HMS Victorious (R38) was the second Illustrious-class aircraft carrier ordered under the 1936 Naval Programme. She was laid down at the Vickers-Armstrong shipyard at Newcastle-Upon-Tyne in 1937, and launched just two weeks into World War II in 1939. Yet she was not commissioned into the Royal Navy until 1941 due to an urgent and more pressing need for escort vessels for service in the Battle of the Atlantic.
Five ships of the Royal Navy have been named HMS Victorious.
The first HMS Victorious was launched at Blackwall, London in 1785. She was a third-rate ship of the line, with an armament of 74 guns. The Victorious participated in the capture of the Dutch colony of Cape Town, in which an invasion had been caused due to fears of France's expansion across the world.
The second HMS Victorious (the first being HMS Victorious (1785)) was a 74-gun third-rate ship of the line of the Royal Navy. She was launched at Portsmouth in 1808, just five years after the first of the lineage was broken up.
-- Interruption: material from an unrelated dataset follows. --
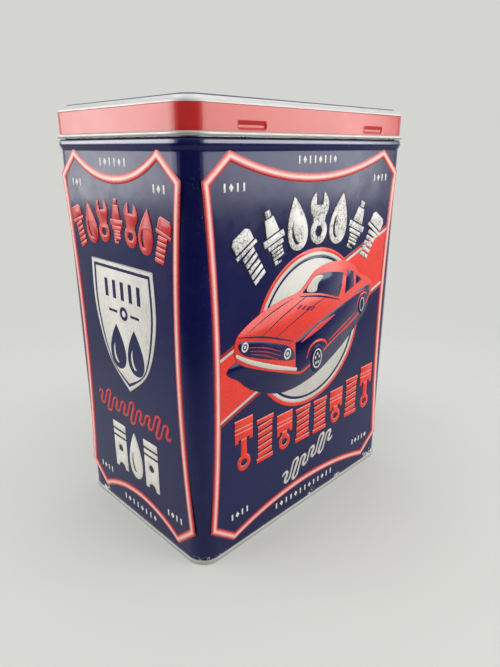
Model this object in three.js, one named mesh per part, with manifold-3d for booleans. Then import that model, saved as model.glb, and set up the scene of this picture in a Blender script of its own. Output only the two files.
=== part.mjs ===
// A rectangular tinplate storage can, made and printed like a motor oil can. Its hinged lid clips shut.
// Millimetres, +Z up. The origin is the middle of the base ring, on the surface that the can stands on.
// X runs along the two wide faces. The front faces -Y, and the lid's hinge is on the +Y side.

import * as THREE from "three";
import { mergeVertices } from "three/addons/utils/BufferGeometryUtils.js";
import Module from "manifold-3d";

const wasm = await Module();
wasm.setup();

// Driving dimensions

const WIDTH = 187.5; // outside of the body wall, along X
const DEPTH = 128.5; // outside of the body wall, along Y
const HEIGHT = 260; // from the base ring to the top of the lid
const CORNER = 12; // outside radius of the upright corners
const CORNER_STEPS = 6; // facets in each upright corner
const PLATE = 0.25; // thickness of the tinplate
const LAYER_GAP = 0.06; // gap between layers of plate in the bottom seam
const RUNNING_GAP = 0.07; // play of a hinge wire in its rolls

// Bottom seam: the body's edge and the bottom's edge, hooked into each other in five layers of plate.
const SEAM_HEIGHT = 2.85;
const BODY_HOOK_TOP = 2.2;
const END_HOOK_FOOT = 0.8;
const COUNTERSINK = 3.4; // height of the bottom panel above the surface that the can stands on
const BOTTOM_STEP = { inset: 8, rise: 1.2 }; // the stiffening step pressed into the bottom panel

// Body above the printed wall, as centrelines of the plate: an outward bead with a shelf on top, and a
// neck that stands inside the lid and ends in an outward curl.
const BEAD = { foot: 234.6, reach: 1.3, shelf: 240.9, radius: 1.7 };
const NECK_INSET = 2.9; // from the body wall's outside
const NECK_BEND = 0.6; // radius of the bend from the shelf to the neck
const NECK_CURL = { radius: 0.85, z: 250.3 }; // centreline radius of the curl, and its centre's height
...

Her first action came the year after her launch, as part of the Baltic Squadron, in which she assisted in the bombardment of the port of Flushing (Vlissingen) in what is now the Netherlands. the naval bombardment was just a part of a much larger operation.
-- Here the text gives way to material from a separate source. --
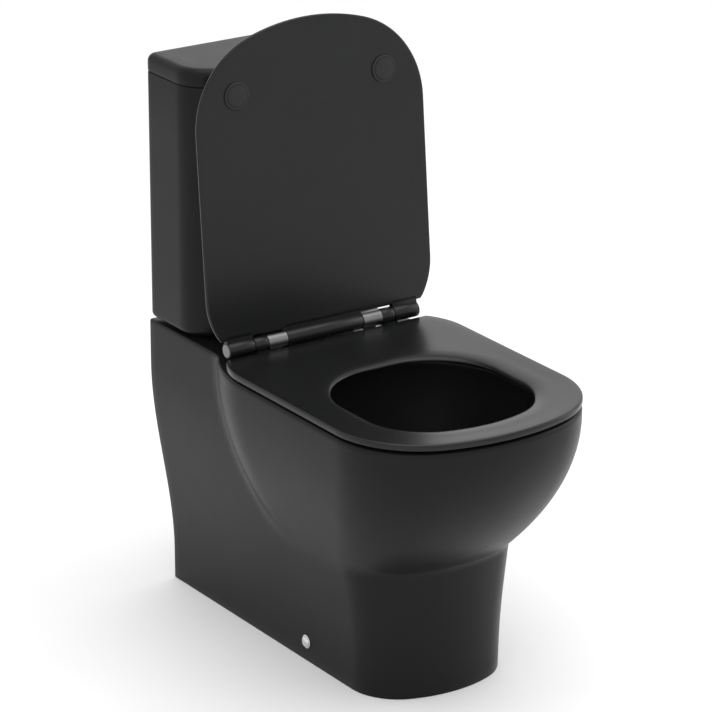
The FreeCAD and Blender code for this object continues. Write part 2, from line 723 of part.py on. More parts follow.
def make_coupling():
    """Two bolts and a foam ring hold and seal the cistern to the pan's deck."""
    x, radius = S.coupling_spread / 2, S.bolt_diameter / 2
    loose = radius + S.running_gap
    seal = Size.of(3.0)
    head = TANK_FLOOR + seal
    length = head - DECK_UNDER + 36
    shank = cylinder(radius, length, x, FLUSH_Y, head - length)
    cap = cylinder(radius * 2.4, 5, x, FLUSH_Y, head)
    node("coupling_bolts", pair(join(shank, cap)))
    node("bolt_seals", pair(tube(13, loose, seal, x, FLUSH_Y, TANK_FLOOR)))
    node("coupling_washers", pair(tube(12, loose, Size.of(2.0), x, FLUSH_Y, DECK_UNDER - 2)))
    wing = box(x - 2, x + 2, FLUSH_Y - 18, FLUSH_Y + 18, DECK_UNDER - 12, DECK_UNDER - 4)
    boss = cylinder(8, 10, x, FLUSH_Y, DECK_UNDER - 12)
    wing_hole = cylinder(loose, 12, x, FLUSH_Y, DECK_UNDER - 13)
    node("coupling_nuts", pair(cut(join(boss, wing), wing_hole)))
    gasket_depth = S.gasket_depth + S.cistern_gap
    node("coupling_gasket", tube(
        S.gasket_diameter / 2, 37.5, gasket_depth, ZERO, FLUSH_Y, S.rim_height - S.gasket_depth
    ))


# ---------------------------------------------------------------- flush valve
STEM = 14.0


def make_flush_valve():
    """The outlet seat clamped in the tank floor, its cage and hood, and the lifting seal and tube."""
    washer = Size.of(2.0)
    seat_top = TANK_FLOOR + washer + 4
    base = turned([
        (24, 0), (28, 0), (28, S.cistern_floor + S.cistern_gap + 8 + washer),
        (42, S.cistern_floor + S.cistern_gap + 8 + washer),
        (42, S.cistern_floor + S.cistern_gap + 12 + washer),
        (24, S.cistern_floor + S.cistern_gap + 12 + washer),
    ])
    node("valve_base", move(base, ZERO, FLUSH_Y, S.rim_height - 8))
    node("valve_washer", tube(40, 28 + S.running_gap, washer, ZERO, FLUSH_Y, TANK_FLOOR))
    node("valve_nut", hexagon(36, 28 + S.running_gap, 10, ZERO, FLUSH_Y, CISTERN_BASE - 10))

    tower_height = Size.of(176.0)
    hood_height = Size.of(84.0)
    tower = turned([
        (38, 0), (41, 0), (41, tower_height), (STEM + 1, tower_height),
        (STEM + 1, tower_height - 3), (38, tower_height - 3),
    ])
    move(tower, ZERO, FLUSH_Y, seat_top)
    window = Size.of(44.0)
    across = box(Size.of(-50), Size.of(50), FLUSH_Y - 18, FLUSH_Y + 18, seat_top + 5, seat_top + 5 + window)
    along = box(Size.of(-18), Size.of(18), FLUSH_Y - 50, FLUSH_Y + 50, seat_top + 5, seat_top + 5 + window)
    node("valve_tower", cut(tower, join(across, along)))
    hood = turned([
        (24, 0), (27, 0), (27, hood_height), (0, hood_height), (0, hood_height - 3), (24, hood_height - 3),
    ])
    hood_base = seat_top + tower_height
    move(hood, ZERO, FLUSH_Y, hood_base)
    rod_hole = 3.4
    hole_base = hood_base + hood_height - 6
    rod_holes = [cylinder(rod_hole, 10, x, FLUSH_Y, hole_base) for x in (Size.of(-8), Size.of(8))]
    node("valve_hood", cut(hood, join(*rod_holes)))

    seal = tube(31, 5, Size.of(4.0), ZERO, FLUSH_Y, seat_top + REST_GAP)
    node("flush_seal", seal)
    stem_top = hood_base + hood_height - 3 - S.valve_lift - 24
    stem_bottom = seat_top + REST_GAP + 4
    node("overflow_tube", tube(STEM, STEM - 2.5, stem_top - stem_bottom, ZERO, FLUSH_Y, stem_bottom))
    return hood_base + hood_height


# ---------------------------------------------------------------- flush button
def make_buttons(hood_top):
    """The dual flush button in the cistern lid: bezel, nut, two sprung halves and their push rods."""
    shelf = COVER_UNDER - 11
    depth = COVER_TOP - shelf
    flange = S.button_diameter / 2
    bezel = turned([
        (0, 0), (19, 0), (19, depth), (flange, depth), (flange, depth + 1.2), (flange - 1.5, depth + 3),
        (16.5, depth + 3), (16.5, 2), (0, 2),
    ])
    move(bezel, ZERO, FLUSH_Y, shelf)
    holes = [cylinder(3.3, 6, x, FLUSH_Y, shelf - 2) for x in (Size.of(-8), Size.of(8))]
    node("button_bezel", cut(bezel, join(*holes)))
    node("button_nut", hexagon(27, 19 + S.running_gap, 7, ZERO, FLUSH_Y, COVER_UNDER - 7))

    split = 0.3
    bottom = shelf + 2 + S.button_travel + 5
    height = COVER_TOP + 2.4 - bottom
    low, high = Size.of(-20), Size.of(20)
    rod_bottom = hood_top - 9
    halves = (
        ("full", low, Size.of(3 - split), Size.of(-8)),
        ("half", Size.of(3 + split), high, Size.of(8)),
    )
    for name, x0, x1, rod_x in halves:
        disc = cylinder(16.2, height, ZERO, FLUSH_Y, bottom)
        side = box(x0, x1, FLUSH_Y - 20, FLUSH_Y + 20, bottom - 1, bottom + height + 1)
        node(f"{name}_flush_button", overlap(disc, side))
        node(f"{name}_push_rod", cylinder(3, bottom - rod_bottom, rod_x, FLUSH_Y, rod_bottom))
        coil = tube(4.6, 3.5, bottom - shelf - 2 - 0.2, rod_x, FLUSH_Y, shelf + 2.1)
        node(f"{name}_spring", coil)


# ---------------------------------------------------------------- filling valve
def make_filler():
    """Bottom entry filling valve with the float that rides on its column."""
    x, y = INLET_X, INLET_Y
    radius = S.inlet_thread / 2
    neck = radius + INLET_STEP
    washer = Size.of(2.0)
    flange = TANK_FLOOR + washer
    tail = Size.of(48.0)
    shank_length = flange - CISTERN_BASE + tail
    shank = turned([
        (6, 0), (radius, 0), (radius, tail - 9), (neck, tail - 9), (neck, shank_length),
        (17, shank_length), (17, shank_length + 4),
        (12, shank_length + 4), (12, shank_length + 12), (6, shank_length + 12),
    ])
    node("inlet_shank", move(shank, x, y, CISTERN_BASE - tail))
    node("inlet_washer", tube(16, neck + S.running_gap, washer, x, y, TANK_FLOOR))
    node("inlet_nut", hexagon(18, neck + S.running_gap, 9, x, y, CISTERN_BASE - 9))

    column_base = flange + 12
    column_height = Size.of(232.0)
    column = turned([
        (8, 0), (12, 0), (12, 90), (15, 90), (15, 94), (11, 94), (11, column_height), (8, column_height),
    ])
    node("filler_column", move(column, x, y, column_base))
    head_base = column_base + column_height
    head = turned([
        (0, 0), (19, 0), (19, 22), (15, 28), (6, 28), (6, 34), (0, 34),
    ])
    node("filler_head", move(head, x, y, head_base))
    cup = turned([
        (12.5, 0), (25, 0), (25, 46), (22.5, 46), (22.5, 3), (15, 3), (15, 46), (12.5, 46),
    ])
    float_base = column_base + 94 + REST_GAP
    node("float_cup", move(cup, x, y, float_base))
    rod_length = column_height - 94 - 2 * REST_GAP - 3 - S.float_travel - 5
    node("float_rod", cylinder(1.8, rod_length, x - 18.75, y, float_base + 3))


# ---------------------------------------------------------------- floor fixing
def make_fixings():
    """Brackets inside the skirt, the side screws that hold the pan to them, and the chrome caps."""
    y, z = FRONT + S.fixing_setback, S.fixing_height
    outside = S.foot_width / 2
    wall_x = outside - S.china_wall - 1
    upright = box(wall_x - 8, wall_x, y - 22, y + 22, ZERO, Size.of(50))
    flange = box(wall_x - 40, wall_x, y - 22, y + 22, ZERO, Size.of(6))
    screw_radius = Size.of(2.9)
    side_hole = cylinder(screw_radius + S.running_gap, 20, wall_x - 14, y, z, "X")
    floor_hole = cylinder(3.5, 10, wall_x - 27, y, Size.of(-2))
    node("floor_brackets", pair(cut(join(upright, flange), join(side_hole, floor_hole))))
    screw = cylinder(screw_radius, 30, outside - 34, y, z, "X")
    head = cylinder(5.2, 4, outside - 4, y, z, "X")
    node("side_screws", pair(join(screw, head)))
    cap_radius = S.cap_diameter / 2
    cap = turned([
        (0, 0), (cap_radius, 0), (cap_radius, 1.4), (cap_radius - 2, 3.4), (cap_radius - 5.5, 4.4), (0, 4.8),
    ])
    node("cover_caps", pair(move(cap, outside + 0.4, y, z, ALONG["X"])))


def export():
    """Stops at any failed object or bad shape, then writes each piece to its own file."""
    DOC.recompute()
    for thing in DOC.Objects:
        if "Invalid" in thing.State or "Error" in thing.State:
            raise RuntimeError(f"{thing.Name} ({thing.Label}) failed: {thing.State}")
    for name, thing in NODES.items():
        if thing.Shape.isNull() or not thing.Shape.isValid() or not thing.Shape.Solids:
            raise RuntimeError(f"{name} has no valid solid")
    os.makedirs("parts", exist_ok=True)
    for name, thing in NODES.items():
        thing.Shape.exportStep(f"parts/{name}.step")


make_pan()
make_cistern()
make_seat()
make_coupling()
HOOD_TOP = make_flush_valve()
make_buttons(HOOD_TOP)
make_filler()
make_fixings()
export()
print(len(NODES), "pieces written")
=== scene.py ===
"""A satin black close coupled toilet: the pieces that show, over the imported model.

Shapes are worked out in millimetres in the part's own frame, X across, -Y to the front and Z up,
and go into their meshes in metres."""

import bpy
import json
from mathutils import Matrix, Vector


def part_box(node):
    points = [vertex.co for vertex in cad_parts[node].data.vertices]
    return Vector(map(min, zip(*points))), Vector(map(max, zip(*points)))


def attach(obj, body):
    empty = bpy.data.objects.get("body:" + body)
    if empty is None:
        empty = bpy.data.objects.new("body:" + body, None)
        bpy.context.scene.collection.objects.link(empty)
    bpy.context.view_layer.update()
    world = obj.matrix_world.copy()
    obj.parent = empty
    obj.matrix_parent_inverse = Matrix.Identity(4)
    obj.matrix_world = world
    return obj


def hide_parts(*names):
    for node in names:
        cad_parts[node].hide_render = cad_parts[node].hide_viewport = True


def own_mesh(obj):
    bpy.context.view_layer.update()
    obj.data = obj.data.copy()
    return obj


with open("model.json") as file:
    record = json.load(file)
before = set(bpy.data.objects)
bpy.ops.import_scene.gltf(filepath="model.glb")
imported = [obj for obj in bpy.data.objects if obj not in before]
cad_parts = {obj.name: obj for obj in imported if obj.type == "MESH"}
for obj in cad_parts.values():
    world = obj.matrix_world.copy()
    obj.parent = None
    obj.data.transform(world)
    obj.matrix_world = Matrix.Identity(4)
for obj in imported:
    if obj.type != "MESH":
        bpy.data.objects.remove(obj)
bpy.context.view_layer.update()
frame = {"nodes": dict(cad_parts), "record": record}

import json
import math

import bmesh
import bpy
import numpy as np

MM = 0.001
NODES = frame["nodes"]


def millimetres(node):
    """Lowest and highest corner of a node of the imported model."""
    low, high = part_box(node)
    return np.array(low) / MM, np.array(high) / MM


# ---------------------------------------------------------------- shared measures
BACK = millimetres("cistern")[1][1]
RIM = millimetres("pan")[1][2]
SEAT_LOW, SEAT_HIGH = millimetres("seat_ring")
FRONT = SEAT_LOW[1]
HALF_WIDTH = SEAT_HIGH[0]
CISTERN_LOW, CISTERN_HIGH = millimetres("cistern")
COVER_LOW, COVER_HIGH = millimetres("cistern_lid")
PIN_LOW, PIN_HIGH = millimetres("hinge_pins")
HINGE_Y = (PIN_LOW[1] + PIN_HIGH[1]) / 2
HINGE_Z = (PIN_LOW[2] + PIN_HIGH[2]) / 2
END_WALL = 5.0
HINGE_END = PIN_HIGH[0] + END_WALL
OPEN_ANGLE = math.radians(95)
SEAT_NOSE, SEAT_CORNER, SEAT_HEEL = 300.0, 130.0, 100.0  # radii of the seat's plan
CHINA = 11.0  # wall of the casting
DECK = 14.0  # thickness under the cistern
DECK_UNDER = RIM - DECK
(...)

The third ship to be named HMS Victorious had the most quiet of careers. She was one of nine Majestic-class pre-Dreadnought battleships, that had an armament of 4 × 12 inch guns and 12 × 6 inch guns. She was built at Chatham Dockyard.
HMS Victorious (S29) is the second Vanguard class submarine of the Royal Navy. Victorious carries the Trident ballistic missile, the UK's nuclear deterrent.